Using the mostly indestructible bundt cake, Olly puts on several shows for Maddy over the next few days. At first she tries to resist, but eventually she watches him. Soon, this grows into him giving her his email address via writing it on his window with a marker. Then the pair start emailing and IMing back and forth. With this new and almost forbidden contact for the outside world, Maddy slowly begins to grow away from her mother while growing more and more attracted to Olly. Eventually, the pair want to meet, and Maddy begs Carla, her day nurse, to let him visit. She insists that he could be decontaminated and everything. While Carla starts out saying no, she eventually caves, allowing Maddy and Olly to see each other. All of this is taking place behind Dr. Whittier’s back.

Of course nothing stays secret forever, and when Olly has a physical fight with his drunken father, Maddy breaks all the rules and runs outside through the airlock. Once outside, she startles everyone, including herself. Her mother, obviously panicked, becomes stricter, limiting her interactions on the internet to school hours, fires Carla for a different nurse, and generally becomes rather overbearing. Eventually Maddy decides to run away, and convinces Olly to go with her. The pair end up in Hawaii where they snorkel, enjoy the sun and sand, and just generally enjoy life for a day. This day ends with sex and Maddy getting sick. Due to her being rushed to the hospital and rescued by the staff at Maui Memorial.

When she returns, Maddy falls into a deep depression, listless after she’s recovered from the episode. She’s super frustrated with the fact that Olly saved her life since she was more than prepared to die.

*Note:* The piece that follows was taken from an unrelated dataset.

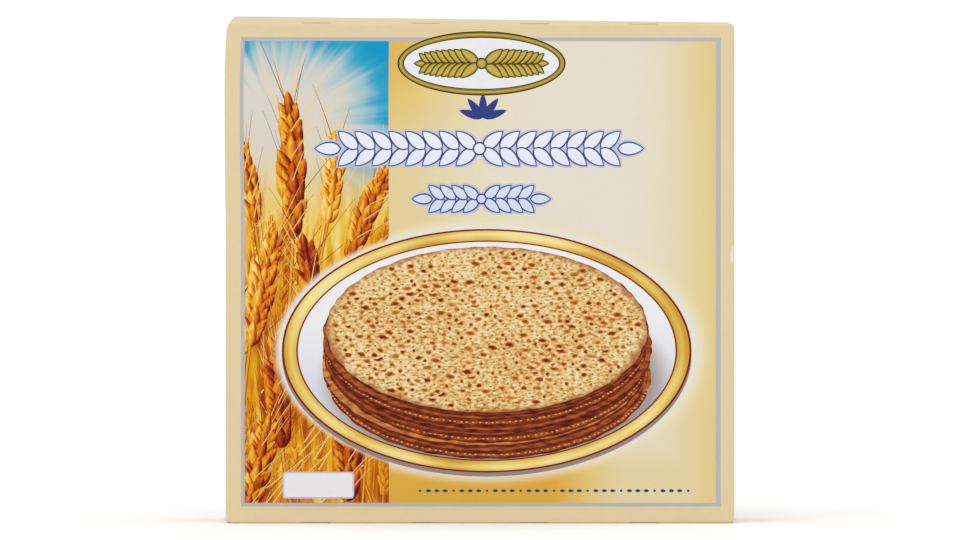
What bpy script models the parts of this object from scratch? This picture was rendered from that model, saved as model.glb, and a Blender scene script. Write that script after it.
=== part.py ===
"""A shut folding carton of the square, upright kind that crisp flat bread is sold in.

Metres, +Z up. The carton stands on its base with its wide front towards -Y, and the origin is the
middle of the base. It is one folded blank that can't be seen into, so it is one closed solid: crowned
panels, rounded folds, the cut edges of the outer top and base flaps, a top flap that springs up at its
left end, a left side that bows, and the short slits that run along the folds of those flaps.
"""

import math

import bmesh
import bpy
from mathutils import Matrix, Vector

# Outer size of the shut carton; the height is that of the top folds
WIDTH = 0.190
DEPTH = 0.060
HEIGHT = 0.1870

BOARD = 0.0005  # thickness of the folding board
FOLD_RADIUS = 0.0011  # outer radius of every fold

# The wide panels and the narrow ones bulge outwards by this much at their middles
WIDE_CROWN = 0.0009
NARROW_CROWN = 0.0002

# The outer top flap springs up between its folds: most at the left end, where it rises within a short
# run, and hardly at all at the right end. The folds themselves stand higher at the left, too.
SPRING_LEFT = 0.00205
SPRING_RIGHT = 0.00025
SPRING_RUN = 0.0026
TOP_FALL = 0.0003  # how far the top folds fall from the middle to the right end

# The top corners of the left end are pressed down, in a curve this wide and this high. The panels
# give way to it, and to the spring, over the stretch below their top folds.
PRESSED_WIDTH = 0.0016
PRESSED_HEIGHT = 0.0016
GIVING_STRETCH = 0.0120

# The left side bows out by this much at this height. It comes back in within the lower reach, and
# within the upper one it leans in as far as the pressed corners.
LEFT_BOW = 0.0004
BOW_HEIGHT = 0.1610
BOW_REACH_DOWN = 0.0450
BOW_REACH_UP = 0.0165

# The cut edges of the outer flaps stand in from the carton's ends and back
FLAP_END_INSET = 0.0018
FLAP_BACK_INSET = 0.0030
EDGE_RUN = 0.00006  # the width over which a cut edge drops by the board's thickness

# Slits along the four long folds of the flaps
SLITS_PER_FOLD = 4
SLIT_PITCH = 0.0408
SLIT_LENGTH = 0.0110
SLIT_WIDTH = 0.0008
SLIT_DEPTH = 0.0005

# A worn nick in the front right fold
NICK_HEIGHT = 0.1003
NICK_HALF_LENGTH = 0.0038
NICK_DEPTH = 0.0006
NICK_SPREAD = 0.0040

# Cells of the panels' grids, between their folds
CELLS_ACROSS = 14
CELLS_DEEP = 6
CELLS_HIGH = 14

SHARP_ANGLE = math.radians(40)
BOARD_COLOUR = (0.76, 0.61, 0.37, 1.0)
BOARD_ROUGHNESS = 0.42

HALF_WIDTH = WIDTH / 2
HALF_DEPTH = DEPTH / 2
FLAP_END = HALF_WIDTH - FLAP_END_INSET
FLAP_BACK = HALF_DEPTH - FLAP_BACK_INSET


def clear_scene():
    for old in list(bpy.data.objects):
        bpy.data.objects.remove(old, do_unlink=True)


def board_material():
    material = bpy.data.materials.new("printed_board")
    material.use_nodes = True
    shader = material.node_tree.nodes["Principled BSDF"]
    shader.inputs["Base Color"].default_value = BOARD_COLOUR
    shader.inputs["Roughness"].default_value = BOARD_ROUGHNESS
    shader.inputs["Metallic"].default_value = 0.0
    return material


def grid_lines(low, high, cells, extra):
    """Where a panel's grid lines run, with closer ones over the rounded folds at both its ends."""
    mid_fold = FOLD_RADIUS * (1 - math.tan(math.radians(22.5)))
    lines = {low, low + mid_fold, high - mid_fold, high}
    inner_low = low + FOLD_RADIUS
    inner_length = high - low - 2 * FOLD_RADIUS
    lines.update(inner_low + inner_length * i / cells for i in range(cells + 1))
    lines.update(extra)
    return sorted(lines)


def box_lines():
    """The grid lines across, deep and high, with extra ones at the flaps' cut edges and the nick."""
    end_edges = [side * (FLAP_END - run) for side in (-1, 1) for run in (0.0, EDGE_RUN)]
    spring_lines = [SPRING_RUN * share - HALF_WIDTH for share in (0.6, 1.0)]
    nick_lines = [NICK_HEIGHT + NICK_HALF_LENGTH * share / 2 for share in range(-2, 3)]
    return (
        grid_lines(-HALF_WIDTH, HALF_WIDTH, CELLS_ACROSS, end_edges + spring_lines),
        grid_lines(-HALF_DEPTH, HALF_DEPTH, CELLS_DEEP, [FLAP_BACK - EDGE_RUN, FLAP_BACK]),
        grid_lines(0.0, HEIGHT, CELLS_HIGH, nick_lines),
    )


def dome(share):
    """1 in the middle of a stretch and 0 at its ends, for a share of -1 to 1 along it."""
    return max(0.0, 1.0 - share * share)


def rounded(x, y, z):
    """A point of the sharp box, moved onto the box whose folds are rounded."""
    inner = Vector(
        (
            max(FOLD_RADIUS - HALF_WIDTH, min(HALF_WIDTH - FOLD_RADIUS, x)),
            max(FOLD_RADIUS - HALF_DEPTH, min(HALF_DEPTH - FOLD_RADIUS, y)),
            max(FOLD_RADIUS, min(HEIGHT - FOLD_RADIUS, z)),
        )
    )
    return inner + FOLD_RADIUS * (Vector((x, y, z)) - inner).normalized()


def crown(place):
    """How far the upright panels bulge out at a place on them."""
    across = dome(place.x / HALF_WIDTH)
    deep = dome(place.y / HALF_DEPTH)
    high = dome(2 * place.z / HEIGHT - 1)
    return Vector(
        (
            NARROW_CROWN * deep * high * place.x / HALF_WIDTH,
            WIDE_CROWN * across * high * place.y / HALF_DEPTH,
            0.0,
        )
    )


def top_lift(place):
    """How far the top is lifted above its folds, or lowered where the left end is pressed down."""
    from_left = place.x + HALF_WIDTH
    spring = SPRING_LEFT + (SPRING_RIGHT - SPRING_LEFT) * from_left / WIDTH
    risen = math.sin(math.pi / 2 * min(1.0, from_left / SPRING_RUN))
    outwards = min(1.0, max(0.0, 1.0 - from_left / PRESSED_WIDTH))
    pressed = PRESSED_HEIGHT * (1.0 - math.sqrt(1.0 - outwards * outwards))
    fall = TOP_FALL * place.x / HALF_WIDTH
    return spring * risen * dome(place.y / HALF_DEPTH) - pressed - fall


def left_bow(place):
    """How far the left side stands out at a place on it, and less so all that lies left of the middle."""
    share = (place.z - BOW_HEIGHT) / (BOW_REACH_UP if place.z > BOW_HEIGHT else BOW_REACH_DOWN)
    bow = 1.0 - share * share if place.z > BOW_HEIGHT else dome(share)
    return LEFT_BOW * bow * max(0.0, -place.x / HALF_WIDTH)


def nick(place):
    """How far the front right fold is knocked in."""
    from_fold = math.hypot(HALF_WIDTH - place.x, HALF_DEPTH + place.y)
    nearness = max(0.0, 1.0 - from_fold / NICK_SPREAD)
    return NICK_DEPTH * nearness * dome((place.z - NICK_HEIGHT) / NICK_HALF_LENGTH)


def beyond_flap(x, y):
    """Whether a point of the top or the base lies beyond the outer flap's cut edges."""
    half_run = EDGE_RUN / 2
    on_hinge = y < FOLD_RADIUS - HALF_DEPTH
    beyond_end = abs(x) > FLAP_END - half_run and not on_hinge
    return beyond_end or y > FLAP_BACK - half_run


def surface(x, y, z):
    """The place on the carton of a point of the sharp box."""
    place = rounded(x, y, z)
    place += crown(place)
    giving = max(0.0, (place.z - HEIGHT + GIVING_STRETCH) / GIVING_STRETCH)
    place.z += giving * top_lift(place)
    place.x -= nick(place) + left_bow(place)
    if z == HEIGHT and beyond_flap(x, y):
        place.z -= BOARD
    if z == 0.0 and beyond_flap(x, y):
        place.z += BOARD
    return place


def carton_mesh():
    """The carton's surface: the six grids of a box, shaped and joined along the folds."""
    across, deep, high = box_lines()
    carton = bmesh.new()
    corners = {}

    def corner(*point):
        if point not in corners:
            corners[point] = carton.verts.new(surface(*point))
        return corners[point]

    def panel(first, second, point_at):
        for a, next_a in zip(first, first[1:]):
            for b, next_b in zip(second, second[1:]):
                around = ((a, b), (next_a, b), (next_a, next_b), (a, next_b))
                carton.faces.new([corner(*point_at(u, v)) for u, v in around])

    for y in (deep[0], deep[-1]):
        panel(across, high, lambda u, v, y=y: (u, y, v))
    for x in (across[0], across[-1]):
        panel(deep, high, lambda u, v, x=x: (x, u, v))
    for z in (high[0], high[-1]):
        panel(across, deep, lambda u, v, z=z: (u, v, z))
    bmesh.ops.recalc_face_normals(carton, faces=carton.faces)
    return finished_mesh(carton, "carton")


def slit_mesh():
    """Thin blocks, one for each slit, turned to stand square to the fold that they cut."""
    slits = bmesh.new()
    fold_inset = FOLD_RADIUS * (1 - math.cos(math.radians(45)))
    size = Matrix.Diagonal((SLIT_LENGTH, SLIT_WIDTH, 2 * SLIT_DEPTH, 1.0))
    for front_or_back in (-1, 1):
        for base_or_top in (-1, 1):
            y = front_or_back * (HALF_DEPTH - fold_inset)
            z = HEIGHT / 2 + base_or_top * (HEIGHT / 2 - fold_inset)
            turn = Matrix.Rotation(math.radians(-45 * front_or_back * base_or_top), 4, "X")
            for i in range(SLITS_PER_FOLD):
                x = (i - (SLITS_PER_FOLD - 1) / 2) * SLIT_PITCH
                fall = TOP_FALL * x / HALF_WIDTH if base_or_top > 0 else 0.0
                place = Matrix.Translation((x, y, z - fall))
                bmesh.ops.create_cube(slits, size=1.0, matrix=place @ turn @ size)
    return finished_mesh(slits, "slits")


def finished_mesh(shape, name):
    mesh = bpy.data.meshes.new(name)
    shape.to_mesh(mesh)
    shape.free()
    mesh.shade_smooth()
    mesh.set_sharp_from_angle(angle=SHARP_ANGLE)
    return mesh


def add_object(name, mesh):
    added = bpy.data.objects.new(name, mesh)
    bpy.context.scene.collection.objects.link(added)
    return added


def build_carton():
    carton = add_object("carton", carton_mesh())
    carton.data.materials.append(board_material())
    slits = add_object("slit_cutters", slit_mesh())
    slits.hide_render = True
    slits.display_type = "WIRE"
    cut = carton.modifiers.new("slits", "BOOLEAN")
    cut.operation = "DIFFERENCE"
    cut.object = slits


clear_scene()
build_carton()
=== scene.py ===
"""The looks of a shut folding carton of crisp flatbread: its folded board and the print on it.

Its panels and flaps are sheets of board half a millimetre thick. Each is laid out flat, in millimetres,
as an outline with shapes printed on it, then carried onto the carton and thickened.
"""

import math
import random

import bpy
import numpy as np
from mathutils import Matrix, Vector
from mathutils.bvhtree import BVHTree
from mathutils.geometry import delaunay_2d_cdt


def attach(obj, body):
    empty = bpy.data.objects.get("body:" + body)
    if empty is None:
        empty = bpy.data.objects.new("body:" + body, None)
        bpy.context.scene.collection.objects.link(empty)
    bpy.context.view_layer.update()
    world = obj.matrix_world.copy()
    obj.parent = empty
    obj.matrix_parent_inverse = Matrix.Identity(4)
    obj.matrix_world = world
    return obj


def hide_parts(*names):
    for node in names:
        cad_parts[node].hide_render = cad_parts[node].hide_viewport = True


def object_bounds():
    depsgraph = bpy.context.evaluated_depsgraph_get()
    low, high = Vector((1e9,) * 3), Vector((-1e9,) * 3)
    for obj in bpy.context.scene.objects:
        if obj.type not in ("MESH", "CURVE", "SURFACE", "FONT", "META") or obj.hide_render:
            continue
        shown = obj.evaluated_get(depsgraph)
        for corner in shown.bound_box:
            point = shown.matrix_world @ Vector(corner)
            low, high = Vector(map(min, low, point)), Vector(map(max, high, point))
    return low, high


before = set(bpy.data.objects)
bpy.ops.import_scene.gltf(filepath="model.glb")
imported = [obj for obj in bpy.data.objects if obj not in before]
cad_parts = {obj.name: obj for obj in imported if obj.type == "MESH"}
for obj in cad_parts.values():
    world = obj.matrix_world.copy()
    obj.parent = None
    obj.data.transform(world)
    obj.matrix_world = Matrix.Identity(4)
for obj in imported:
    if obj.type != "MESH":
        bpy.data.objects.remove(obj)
CAD_LOW, CAD_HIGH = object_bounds()

MM = 0.001

# The carton's make, in millimetres, as its solid has it
BOARD = 0.5
FOLD_RADIUS = 1.1
WIDE_CROWN = 0.9
NARROW_CROWN = 0.2
HALF_WIDTH = round(CAD_HIGH.x / MM, 2) - NARROW_CROWN
HALF_DEPTH = round(CAD_HIGH.y / MM, 2) - WIDE_CROWN
HEIGHT = 187.0
SPRING_LEFT = 2.05
SPRING_RIGHT = 0.25
SPRING_RUN = 2.6
TOP_FALL = 0.3
PRESSED_WIDTH = 1.6
PRESSED_HEIGHT = 1.6
GIVING_STRETCH = 12.0
LEFT_BOW = 0.4
BOW_HEIGHT = 161.0
BOW_REACH_DOWN = 45.0
BOW_REACH_UP = 16.5
FLAP_END = HALF_WIDTH - 1.8
FLAP_BACK = HALF_DEPTH - 3.0
SLIT_OFFSETS = (-61.2, -20.4, 20.4, 61.2)
SLIT_LENGTH = 11.0
NICK_HEIGHT = 100.3
NICK_HALF_LENGTH = 3.8
NICK_DEPTH = 0.6
NICK_SPREAD = 4.0

# What only the board shows
SLIT_HALF_WIDTH = 0.3
SLIT_TAPER = 0.4
SHEET_THICKNESS = 0.48
UNEVENNESS = 0.16  # how deep the wide panels' slight hollows are
NARROW_SHARE = 0.3  # how deep the narrow panels' are, as a share of that
HOLLOW_WAVES = (17.0, 9.0, 23.0)  # the hollows' wavelengths along x, y and z, over two pi
FLAP_TAPER = 1.2
FLAP_CORNER = 2.0
INNER_FLAP_END = HALF_WIDTH - 3.2
INNER_FLAP_FREE = HALF_DEPTH - 9.0
DUST_FLAP_LENGTH = 27.0
DUST_FLAP_SIDE = HALF_DEPTH - 1.0
DIP_START = 1.0  # the dust flaps dip under the inner ones from this far in
DIP_RUN = 3.0
GLUE_TAB_WIDTH = 13.0
GLUE_TAB_INSET = 2.0
SEAM_INSET = 0.6  # how far the back panel's glued edge stands in from the left panel
TUCK_RUN = 3.5  # the left panel sinks under the back one over this run

# How far from the folds, the corners and the nick the wear fades
FOLD_WEAR = 0.8
CORNER_WEAR = 3.0
NICK_WEAR = 1.6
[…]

She just wanted to live one day with him outside and feels she can’t go back to living on the inside anymore. For months she ignores Olly’s emails until they eventually stop. It’s after they stop that she gets an email from the treating doctor in Maui who informs her that while she did have a viral attack, she doesn’t believe Maddy has SCIDs. Armed with this, Madeline confronts her mother who tries to convince her. She brings the information to Carla (who has been rehired) who says perhaps her mother is more broken than they thought after the death of her husband and son.

Maddy searches her mother’s office to find that all the files that she thought would have been meticulously kept are lacking any kind of actual diagnosis of SCID. She confronts her mother again, then runs outside of the house. Carla takes blood samples to a doctor that specializes in SCID and confirms that Maddy is, in fact, a healthy teenager, though her immune system is under-developed due to her mother’s actions. She spends the next few months working with the doctor on weekly check-ups and eventually leaves home to visit (and it’s implied she remains to live with) Olly, Kara, and their mother who left Olly’s father while he was at work one day.

Honestly, the book was a good read, though I’d spoiled it for myself by guessing about the illness being made up. While as stated above, I have no first-hand knowledge about SCIDs, I’ve seen several reviews noting about portrayal of the disease being less than accurate. The underlying plot of taking a risk is the best thing for you to do and love conquers all, I feel that Everything, Everything didn’t really live up to the hype that I was expecting. The novel holds its own as a cute love story, but I wouldn’t use it for any sort of representation beyond the diversity of the character cast.

Everything, Everything was made into a movie in 2016, so I might go back and watch the movie now that I’ve read the book. All in all, read this book if you want a cute teenage romance, but please recognize that portrayals may not be accurate.